From the POV of Ukraine, at least those wanting to join the EU, they want to be free of Russian influence and joining NATO is protection from Russian invasion. As we can see from recent history, with Russian forces operating in Eastern Ukraine, is a legitimate concern.

No-one in Latin American countries are particularly happy with US interference and since the US has gotten bogged down in the Middle East, they have been asserting their independence to a much greater degree than was possible during the Cold War. Many socialist leaning governments have been elected since 2000 and as can be seen by Ecuador’s protection of Julian Assange from the US (Sweden and the UK) are happy to stand up to their local Imperial Power. Eastern Europeans are in a similar position in regards to Russia and many want to get out from the Russian sphere of influence too.

I am really not buying the links to 1984 and perpetual meaningless war. The current wars in the Middle East are a result of the messy history of the region, and in particular the US alliance with Saudi Arabia which is purely based on the US addiction to cheaper oil.

Equally the Ukraine etc are a continuation of power politics that pre-date the Cold War and will continue for some time to come.

Do the people trying to get into Syria to fight for ISIS think they are Muslims?

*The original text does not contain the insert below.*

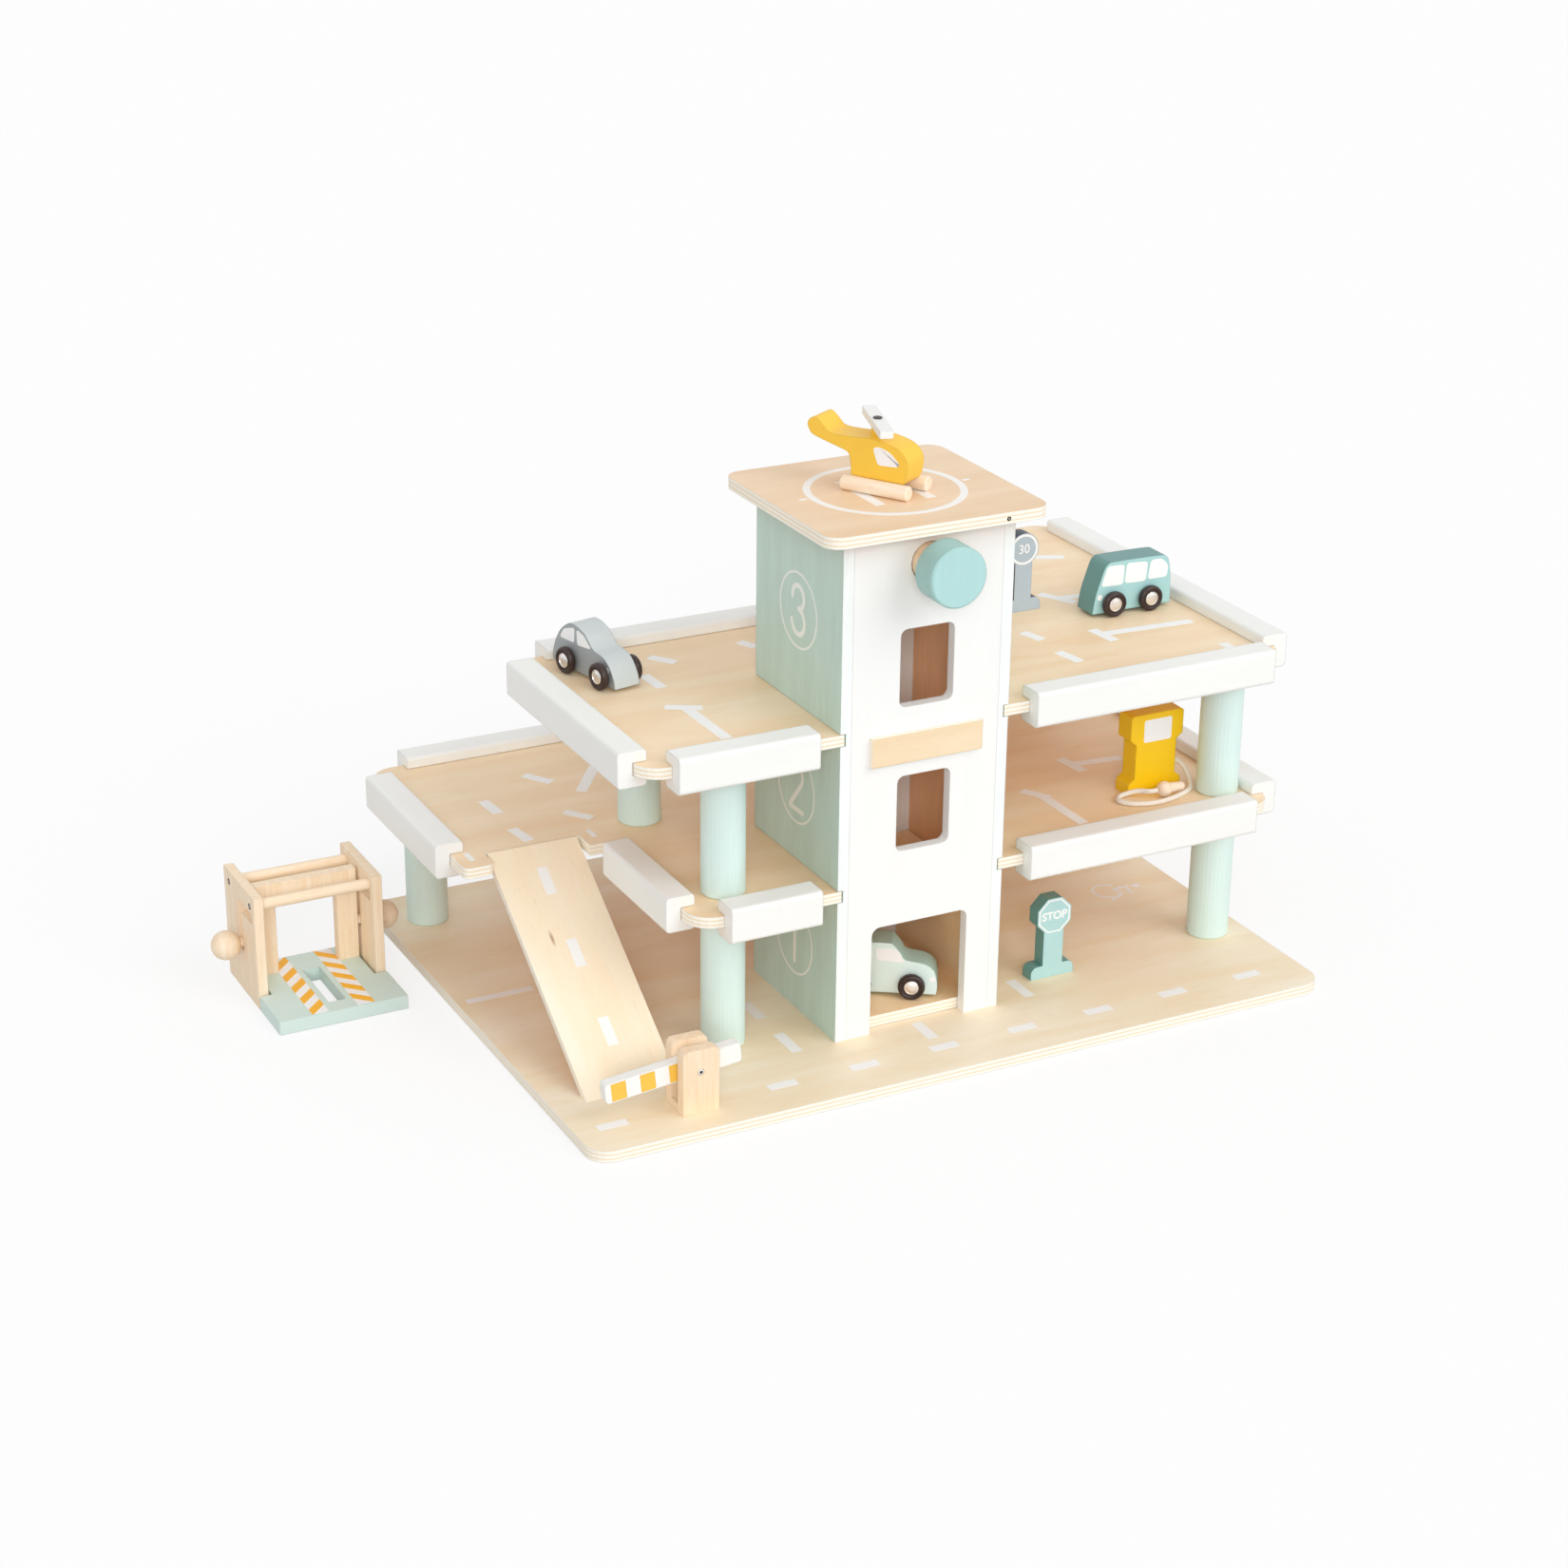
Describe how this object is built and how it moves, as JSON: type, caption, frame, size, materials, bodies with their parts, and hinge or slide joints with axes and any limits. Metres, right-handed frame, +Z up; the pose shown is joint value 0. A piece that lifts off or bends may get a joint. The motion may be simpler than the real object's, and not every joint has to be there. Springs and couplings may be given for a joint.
{
  "type": "toy parking garage with lift",
  "caption": "Wooden toy parking garage on two decks with a hand-wound lift tower, ramp, barrier, railings, toy vehicles, signs, a fuel pump and a separate car hoist.",
  "frame": {"origin": "middle of the underside of the base board, where it rests on the floor", "axes": "+X to the right along the long front edge as seen from the front, +Y from the front to the back, +Z up"},
  "size_m": [0.7095, 0.414, 0.4198],
  "materials": {
    "plywood": "clear satin lacquer on birch plywood",
    "beech": "smooth sanded solid wood",
    "white_paint": "satin white paint on wood",
    "mint_paint": "satin pale mint paint on wood",
    "sage_paint": "satin sage paint on plywood",
    "teal_paint": "satin teal paint on wood",
    "pale_paint": "satin pale teal paint on wood",
    "grey_paint": "satin grey paint on wood",
    "yellow_paint": "satin yellow paint on wood",
    "wheel_plastic": "dark brown moulded tyres on bright pressed hubs",
    "hose": "white round cord",
    "cord": "thin twisted cotton cord"
  },
  "bodies": {
    "garage": {"base_board": "plywood", "column_ground_step_front": "mint_paint", "column_ground_right_front": "mint_paint", "column_ground_right_back": "mint_paint", "column_ground_left_back": "mint_paint", "column_first_step_front": "mint_paint", "column_first_right_front": "mint_paint", "column_first_right_back": "mint_paint", "column_first_middle": "mint_paint", "lower_deck": "plywood", "upper_deck": "plywood", "tower_left_wall": "sage_paint", "tower_right_wall": "sage_paint", "tower_front_panel": "white_paint", "tower_back_panel": "white_paint", "roof_board": "plywood", "name_plate": "plywood", "lift_cord": "cord", "lower_rail_left": "white_paint", "lower_rail_back": "white_paint", "lower_rail_step": "white_paint", "lower_rail_front_left": "white_paint", "lower_rail_front_right": "white_paint", "lower_rail_right": "white_paint", "upper_rail_left": "white_paint", "upper_rail_front_left": "white_paint", "upper_rail_back_left": "white_paint", "upper_rail_front_right": "white_paint", "upper_rail_right": "white_paint", "upper_rail_back_right": "white_paint", "ramp": "plywood", "barrier_post": "beech", "stop_sign": "teal_paint", "speed_sign": "grey_paint", "fuel_pump": "yellow_paint", "pump_hose": "hose", "pump_nozzle": "beech", "hoist_left_side": "beech", "hoist_right_side": "beech", "hoist_front_dowel": "beech", "hoist_back_dowel": "beech"},
    "winder": {"crank_knob": "teal_paint", "winding_shaft": "beech"},
    "lift": {"lift_cabin": "beech"},
    "boom": {"barrier_boom": "white_paint"},
    "round_car": {"round_car_body": "grey_paint"},
    "round_car_rear_axle": {"round_car_rear_wheels": "wheel_plastic"},
    "round_car_front_axle": {"round_car_front_wheels": "wheel_plastic"},
    "bus": {"bus_body": "teal_paint"},
    "bus_rear_axle": {"bus_rear_wheels": "wheel_plastic"},
    "bus_front_axle": {"bus_front_wheels": "wheel_plastic"},
    "lift_car": {"lift_car_body": "pale_paint"},
    "lift_car_rear_axle": {"lift_car_rear_wheels": "wheel_plastic"},
    "lift_car_front_axle": {"lift_car_front_wheels": "wheel_plastic"},
    "helicopter": {"helicopter_body": "yellow_paint", "helicopter_left_skid": "beech", "helicopter_right_skid": "beech"},
    "rotor": {"helicopter_rotor": "white_paint"},
    "hoist": {"hoist_platform": "mint_paint", "hoist_gantry": "beech"}
  },
  "joints": [
    {"name": "winder_turn", "type": "hinge", "parent": "garage", "child": "winder", "pos_m": [-0.01, -0.16, 0.3404], "axis": [0, -1, 0], "range_deg": [0, 947]},
    {"name": "lift_rise", "type": "slide", "parent": "garage", "child": "lift", "axis": [0, 0, 1], "range_m": [0, 0.2146], "deforming": ["lift_cord"]},
    {"name": "boom_swing", "type": "hinge", "parent": "garage", "child": "boom", "pos_m": [-0.196, -0.1737, 0.0378], "axis": [0, 1, 0], "range_deg": [-14, 50]},
    {"name": "round_car_roll", "type": "slide", "parent": "garage", "child": "round_car", "axis": [0.1925, -0.9813, 0], "range_m": [0, 0.12]},
    {"name": "round_car_rear_spin", "type": "hinge", "parent": "round_car", "child": "round_car_rear_axle", "pos_m": [-0.17333, 0.04421, 0.2405], "axis": [0.9813, 0.1925, 0], "range_deg": [-5, 730]},
    {"name": "round_car_front_spin", "type": "hinge", "parent": "round_car", "child": "round_car_front_axle", "pos_m": [-0.16585, 0.0061, 0.2405], "axis": [0.9813, 0.1925, 0], "range_deg": [-5, 730]},
    {"name": "bus_roll", "type": "slide", "parent": "garage", "child": "bus", "axis": [-1, 0, 0], "range_m": [-0.008, 0.138]},
    {"name": "bus_rear_spin", "type": "hinge", "parent": "bus", "child": "bus_rear_axle", "pos_m": [0.23932, -0.0105, 0.2405], "axis": [0, -1, 0], "range_deg": [-55, 838]},
    {"name": "bus_front_spin", "type": "hinge", "parent": "bus", "child": "bus_front_axle", "pos_m": [0.20874, -0.0105, 0.2405], "axis": [0, -1, 0], "range_deg": [-55, 838]},
    {"name": "lift_car_roll", "type": "slide", "parent": "lift", "child": "lift_car", "axis": [0.8462, -0.5329, 0], "range_m": [-0.008, 0.008]},
    {"name": "lift_car_rear_spin", "type": "hinge", "parent": "lift_car", "child": "lift_car_rear_axle", "pos_m": [-0.02766, -0.08764, 0.0258], "axis": [0.5329, 0.8462, 0], "range_deg": [-50, 50]},
    {"name": "lift_car_front_spin", "type": "hinge", "parent": "lift_car", "child": "lift_car_front_axle", "pos_m": [0.00366, -0.10736, 0.0258], "axis": [0.5329, 0.8462, 0], "range_deg": [-50, 50]},
    {"name": "helicopter_lift_off", "type": "slide", "parent": "garage", "child": "helicopter", "axis": [0, 0, 1], "range_m": [0, 0.1]},
    {"name": "rotor_spin", "type": "hinge", "parent": "helicopter", "child": "rotor", "pos_m": [-0.0145, -0.0732, 0.4158], "axis": [0, 0, 1], "continuous": true},
    {"name": "hoist_rise", "type": "slide", "parent": "garage", "child": "hoist", "axis": [0, 0, 1], "range_m": [0, 0.028]}
  ],
  "couplings": [
    {"joint": "winder_turn", "follows": "lift_rise", "rad_per_m": 76.923},
    {"joint": "round_car_rear_spin", "follows": "round_car_roll", "rad_per_m": 105.26},
    {"joint": "round_car_front_spin", "follows": "round_car_roll", "rad_per_m": 105.26},
    {"joint": "bus_rear_spin", "follows": "bus_roll", "rad_per_m": 105.26},
    {"joint": "bus_front_spin", "follows": "bus_roll", "rad_per_m": 105.26},
    {"joint": "lift_car_rear_spin", "follows": "lift_car_roll", "rad_per_m": 105.26},
    {"joint": "lift_car_front_spin", "follows": "lift_car_roll", "rad_per_m": 105.26}
  ]
}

What about the combatants themselves?

I am pretty sure they all think they are Muslims. Saying they aren’t is merely an academic exercise which might be true is some sort of esoteric theological sense, but it is not true in the minds of the fighters on the ground.

As I stated in the blog-post ISIS are the intellectual children of Saudi Arabian Wahhabism. Are the Saudi Royal Family Muslim? Considering they run the Hajj every year it would be hard to argue against this.

As a side note, there are a lot of people who call for Islamic ‘Reformation’ as a response to the current wave of radicalism. As argued here.

Wahhabism is probably the closest analogy to the Reformation movement on Northern Europe that altered Christianity. The early Protestants and Puritans weren’t a bunch of fun people and the Christian dogma of these groups still has a heavy influence on Christianity as it is practised in the USA (Puritans etc having fled there to escape the Church of England etc).